The Echo Coffee & Bar seems like a funny name in English but it’s name in Chinese indicates that it is a ‘coffee and alcohol bar.’ You can purchase all manner of hot and cold beverages both alcoholic and non-alcoholic and if you are hungry they do have a menu of dishes to choose from. You can sit outside the front doors or in the bar area or further inside in the air conditioning or in another air conditioned room beyond that room, or even in the garden. It is a nice place. When next you are in the Shantangjie don’t forget to look for the Echo Bar.
In all I have been to the Shantang Street four times in the last month and I still need to go back to buy some things. Despite finishing my teaching duties on June 15th, I have been so busy that I actually can’t recall exactly how many lunches and dinners I have attended. This evening, July 5th, I was again out to dinner and I have another to attend on Friday 7th July.
Over these last few weeks I have also continued to provide my private students (for whom I charge no fee) extra lessons until I head off to Inner Mongolia on July 11th.
From July 11th to 24th I will be in Baotou Inner Mongolia and in Beijing. I have some very good friends that I wish to see before I leave China.
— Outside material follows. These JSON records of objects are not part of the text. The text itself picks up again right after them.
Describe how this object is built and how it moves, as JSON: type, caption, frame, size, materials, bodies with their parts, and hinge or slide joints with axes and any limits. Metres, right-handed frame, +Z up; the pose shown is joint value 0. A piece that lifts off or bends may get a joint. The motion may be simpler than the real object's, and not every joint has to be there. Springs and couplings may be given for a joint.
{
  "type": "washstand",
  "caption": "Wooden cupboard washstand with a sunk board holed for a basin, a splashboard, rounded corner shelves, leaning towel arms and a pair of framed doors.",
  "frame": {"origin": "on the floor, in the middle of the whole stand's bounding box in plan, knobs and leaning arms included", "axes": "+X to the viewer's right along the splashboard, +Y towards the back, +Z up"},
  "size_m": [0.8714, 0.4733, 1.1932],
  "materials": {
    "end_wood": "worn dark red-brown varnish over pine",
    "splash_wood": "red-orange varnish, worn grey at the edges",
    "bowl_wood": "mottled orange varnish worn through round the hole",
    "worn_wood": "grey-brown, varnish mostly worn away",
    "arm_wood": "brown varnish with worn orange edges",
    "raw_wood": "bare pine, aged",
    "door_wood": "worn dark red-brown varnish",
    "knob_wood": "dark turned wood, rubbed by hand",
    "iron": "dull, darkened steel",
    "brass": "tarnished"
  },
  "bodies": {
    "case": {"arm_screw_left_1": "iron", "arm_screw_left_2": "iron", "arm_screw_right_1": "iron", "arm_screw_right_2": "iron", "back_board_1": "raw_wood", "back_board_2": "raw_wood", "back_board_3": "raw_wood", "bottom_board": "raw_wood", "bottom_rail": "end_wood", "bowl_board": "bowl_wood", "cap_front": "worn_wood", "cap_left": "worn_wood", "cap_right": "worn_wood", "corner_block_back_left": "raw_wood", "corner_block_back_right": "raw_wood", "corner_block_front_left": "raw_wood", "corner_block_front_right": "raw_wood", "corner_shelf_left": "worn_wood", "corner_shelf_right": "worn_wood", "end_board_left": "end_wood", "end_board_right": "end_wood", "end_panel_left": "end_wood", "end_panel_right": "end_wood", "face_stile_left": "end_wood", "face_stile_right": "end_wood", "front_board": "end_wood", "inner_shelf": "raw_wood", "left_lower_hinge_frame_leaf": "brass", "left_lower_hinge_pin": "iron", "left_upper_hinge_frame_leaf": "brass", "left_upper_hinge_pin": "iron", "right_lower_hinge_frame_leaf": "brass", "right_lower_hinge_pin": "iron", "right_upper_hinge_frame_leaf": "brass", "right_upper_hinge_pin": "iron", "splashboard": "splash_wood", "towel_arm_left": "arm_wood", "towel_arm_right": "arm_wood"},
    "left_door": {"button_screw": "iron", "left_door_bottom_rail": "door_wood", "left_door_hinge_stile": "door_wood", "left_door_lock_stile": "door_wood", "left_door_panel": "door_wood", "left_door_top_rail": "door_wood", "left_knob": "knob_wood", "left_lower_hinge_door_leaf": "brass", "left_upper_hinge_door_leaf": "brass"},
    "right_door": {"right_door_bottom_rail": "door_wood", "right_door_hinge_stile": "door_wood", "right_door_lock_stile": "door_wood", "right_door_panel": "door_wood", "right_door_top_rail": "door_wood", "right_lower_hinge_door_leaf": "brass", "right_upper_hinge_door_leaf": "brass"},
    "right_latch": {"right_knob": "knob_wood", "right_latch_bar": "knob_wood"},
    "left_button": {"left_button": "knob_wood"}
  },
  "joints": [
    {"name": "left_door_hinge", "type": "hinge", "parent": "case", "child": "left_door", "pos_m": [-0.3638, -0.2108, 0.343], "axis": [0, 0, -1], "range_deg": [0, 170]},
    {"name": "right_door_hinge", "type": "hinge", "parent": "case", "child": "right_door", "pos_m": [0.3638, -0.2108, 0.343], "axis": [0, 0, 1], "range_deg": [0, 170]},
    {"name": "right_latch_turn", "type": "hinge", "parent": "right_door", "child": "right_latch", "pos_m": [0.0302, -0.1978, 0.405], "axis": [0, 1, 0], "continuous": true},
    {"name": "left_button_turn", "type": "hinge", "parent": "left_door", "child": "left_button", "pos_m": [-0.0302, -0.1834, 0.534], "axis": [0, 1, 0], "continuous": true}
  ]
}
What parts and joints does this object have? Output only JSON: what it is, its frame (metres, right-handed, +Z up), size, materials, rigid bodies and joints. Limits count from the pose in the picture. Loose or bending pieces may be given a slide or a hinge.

From July 25th to August 10th I will be back in Suzhou doing a little more tutoring while organizing all my gear for my return to Australia.
On August 11th I head off to Wuhan to stay a few days visiting with friends before moving onto Shenzhen to farewell a few former students I taught in Honghu in the countryside of Hubei Province, the capital of which is Wuhan City.
Before my visa runs out on August 31st I will need to cross the border into Hong Kong and take a flight back to Australia where I will begin a new phase of existence – or simply die from being old and weary.
I hope you have enjoyed this little story and the photographs and I hope that when I get back to OZ (that is Australian for ‘Australia’ – Aussies are people – Oz is the country) I will be able to provide a few new photographs of Baotou in Inner Mongolia, Beijing, Wuhan and Shenzhen.